Choose activities you genuinely enjoy rather than activities you think will produce the most social opportunities. Authenticity matters because friendships that form around shared genuine interest have stronger foundations than those built on strategic networking. If you hate running, a running club will produce misery rather than friendship regardless of how social the group claims to be.
Moving From Activity Partners to Actual Friends
The transition from “person I see at book club” to “person I text on a random Tuesday” requires someone to escalate the relationship. This means suggesting a one-on-one hangout outside the group context: coffee after class, lunch during the weekend, a walk in the park. This invitation is where most adult friendship attempts stall because it feels uncomfortably similar to asking someone on a date.
Reframe the discomfort. The worst outcome of suggesting coffee is a polite decline that costs you nothing. The best outcome is a new friendship that enriches your life for years. The risk-reward ratio strongly favors making the ask. Be specific in your invitation (“want to grab coffee at the place on Main Street this Saturday morning?”) rather than vague (“we should hang out sometime”), which is easy to agree to and equally easy to never follow through on.

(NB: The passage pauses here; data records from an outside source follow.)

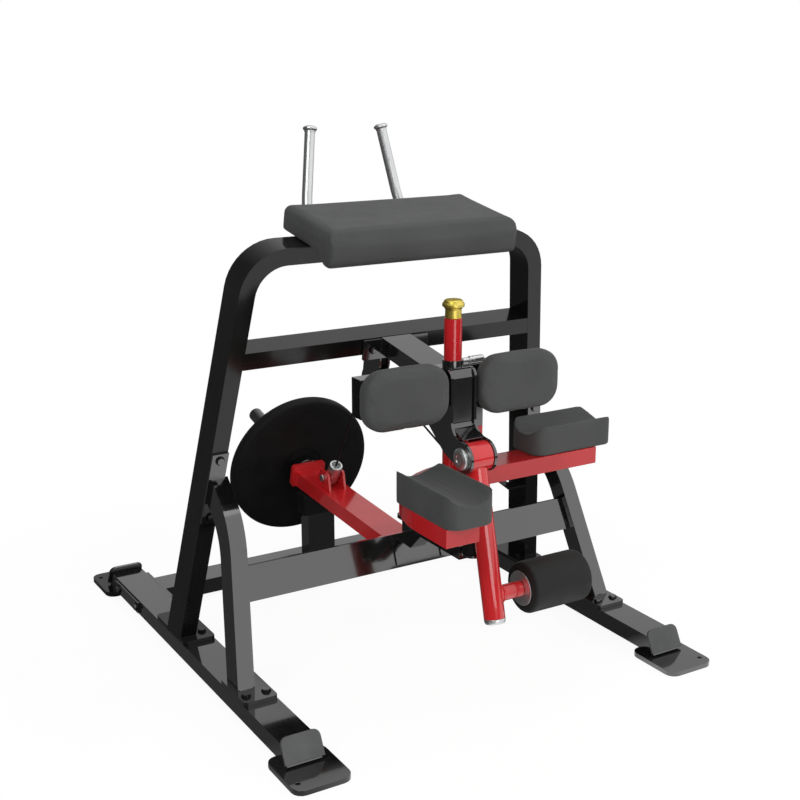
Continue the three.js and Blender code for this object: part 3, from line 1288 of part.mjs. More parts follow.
const guideSleeve = join(
  alongZ(rectangle(-guideHalf, guideHalf, platformY - guideDeep / 2, platformY + guideDeep / 2),
    guideLow, guideTop),
  alongZ(rectangle(guideHalf - weld, boxRight, boxY - boxDeep / 2, boxY + boxDeep / 2, weld),
    guideLow, guideSideTop),
  alongZ(circle(0, platformY, guideCollarRadius), guideTop - weld, guideCollarTop),
);
const pinBore = alongX(circle(pinLineY, pinLineZ, pinShankRadius + boreSlack, smallSteps), 0, pinKnobStart);
add('post_guide', cut(guideSleeve, postHole, pinBore), 'frame');
const pinTip = Math.sqrt(postRadius ** 2 - (pinLineY - platformY) ** 2) + boreSlack;
const pinCollar = (pinKnobRadius + pinShankRadius) / 2;
add('pull_pin', turnedX([
  [0, pinTip], [pinShankRadius, pinTip], [pinShankRadius, guideCollarRadius + seat],
  [pinCollar, guideCollarRadius + seat], [pinCollar, pinKnobStart],
  [pinKnobRadius, pinKnobStart], [pinKnobRadius, pinKnobEnd - pinShankRadius / 2],
  [pinKnobRadius - pinShankRadius / 2, pinKnobEnd], [0, pinKnobEnd],
], midSteps), 'chrome').position.set(0, pinLineY, pinLineZ);

// ---- knee pads: blocks with a round channel from end to end and a thin lip along each side ----
const halfTrough = troughWide / 2;
const channelHalf = halfTrough - troughLip;
const channelRadius = (channelHalf ** 2 + troughDeep ** 2) / (2 * troughDeep);
const troughLevels = [[troughEdge, 0], [troughEdge / 4, troughEdge / 4], [0, troughEdge], [0, troughTall]]
  .map(([inset, height]) => [inset, height / troughTall]);
const trough = cut(cushion(halfTrough, troughLong / 2, troughCorner, troughLevels, () => troughTall),
  alongY(circle(0, troughTall - troughDeep + channelRadius, channelRadius, roundSteps * 2),
    -troughLong, troughLong));
add('knee_pad_left', trough.clone(), 'charcoal').position.set(troughLeftX, troughLeftY, troughLow);
const kneeRight = add('knee_pad_right', trough.clone(), 'charcoal');
kneeRight.position.set(troughRightX, troughRightY, troughLow);
kneeRight.rotation.z = Math.PI / 2;

// The origin is under the middle of the machine, on the floor.
machine.updateMatrixWorld(true);
const extent = new THREE.Box3().setFromObject(machine, true);
machine.position.y = -(extent.min.y + extent.max.y) / 2;
machine.updateMatrixWorld(true);

export default machine;
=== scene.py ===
import math
import bmesh
import bpy
from mathutils import Matrix, Vector


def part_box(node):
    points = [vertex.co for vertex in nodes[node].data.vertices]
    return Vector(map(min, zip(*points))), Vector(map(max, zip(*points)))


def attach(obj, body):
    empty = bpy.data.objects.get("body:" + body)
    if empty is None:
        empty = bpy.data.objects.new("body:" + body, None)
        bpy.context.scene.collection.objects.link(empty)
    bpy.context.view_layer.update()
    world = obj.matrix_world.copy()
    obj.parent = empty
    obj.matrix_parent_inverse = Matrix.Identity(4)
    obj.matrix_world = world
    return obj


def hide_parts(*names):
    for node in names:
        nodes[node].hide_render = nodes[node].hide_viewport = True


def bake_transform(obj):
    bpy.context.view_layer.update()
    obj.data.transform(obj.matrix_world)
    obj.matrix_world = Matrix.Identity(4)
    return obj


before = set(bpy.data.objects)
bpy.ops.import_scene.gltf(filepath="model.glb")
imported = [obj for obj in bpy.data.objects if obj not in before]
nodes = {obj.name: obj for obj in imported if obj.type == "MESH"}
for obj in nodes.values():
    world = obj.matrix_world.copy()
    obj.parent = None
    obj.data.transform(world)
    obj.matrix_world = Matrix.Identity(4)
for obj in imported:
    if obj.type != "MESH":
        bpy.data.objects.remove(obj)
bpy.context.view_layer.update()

scene = bpy.context.scene

mm = 0.001
shiftY = 6.4105           # the model's origin lies this far in front of the measuring frame's
fullTurn = 2 * math.pi
unitX, unitZ = (1, 0, 0), (0, 0, 1)
white = (1, 1, 1, 1)


def place(x, y, z):
    # millimetres in the measuring frame to metres in the model's frame
    return Vector((x * mm, (y + shiftY) * mm, z * mm))


def toLinear(hexColour):
    # an sRGB hex colour as a socket wants it
    values = [int(hexColour[i:i + 2], 16) / 255 for i in (1, 3, 5)]
    return [v / 12.92 if v <= 0.04045 else ((v + 0.055) / 1.055) ** 2.4 for v in values] + [1.0]


def addNode(tree, kind, settings=None, links=None, stops=()):
    # settings go to sockets by name, or to the node itself; links are (output socket, input name or
    # number); stops are (place, colour) on a ramp
    node = tree.nodes.new(kind)
    for name, value in (settings or {}).items():
        if name in node.inputs:
            node.inputs[name].default_value = value
        else:
            setattr(node, name, value)
    for output, name in (links or []):
        tree.links.new(output, node.inputs[name])
    for element, (spot, colour) in zip(node.color_ramp.elements if stops else (), stops):
        element.position = spot
        element.color = colour
    return node


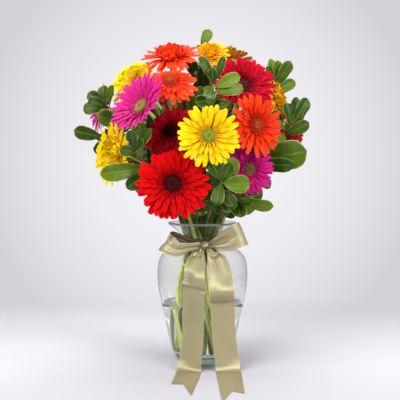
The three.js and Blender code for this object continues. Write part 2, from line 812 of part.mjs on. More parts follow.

Expect asymmetric effort in the early stages. You may need to initiate the first three to five hangouts before the other person begins reciprocating. This is not a sign of disinterest; it is the normal inertia of busy adult lives where adding new social commitments requires overcoming scheduling gravity.
The Vulnerability Component
Friendship deepens through reciprocal vulnerability. Moving beyond surface-level conversation (work complaints, weather, sports) to genuine personal sharing (fears, dreams, struggles, honest opinions) is what transforms pleasant acquaintances into real friends. This does not happen in a single conversation. It happens gradually as both people take small risks of self-disclosure and find them received with empathy rather than judgment.
Start small. Share a genuine opinion about something you care about. Mention a challenge you are facing. Ask a question that goes beyond small talk: “What is something you have been thinking about a lot lately?” or “What would you do if money were not a factor?” These questions signal that you are interested in the person rather than just filling conversational space.
Maintaining Friendships Against Adult Life Pressures
Once friendships form, they require maintenance that adult schedules resist. The friends you see regularly stay close. The friends you intend to call but never do drift away regardless of mutual affection. Build friendship maintenance into your routine rather than treating it as something that happens when you find free time, because free time in adult life is a myth.
A standing monthly dinner. A weekly phone call during your commute. A group text that stays active between in-person meetings. These small, consistent investments keep friendships alive during the busy periods when getting together feels impossible. Three genuine close friends contribute more to wellbeing than twenty casual acquaintances seen rarely. Invest depth over breadth.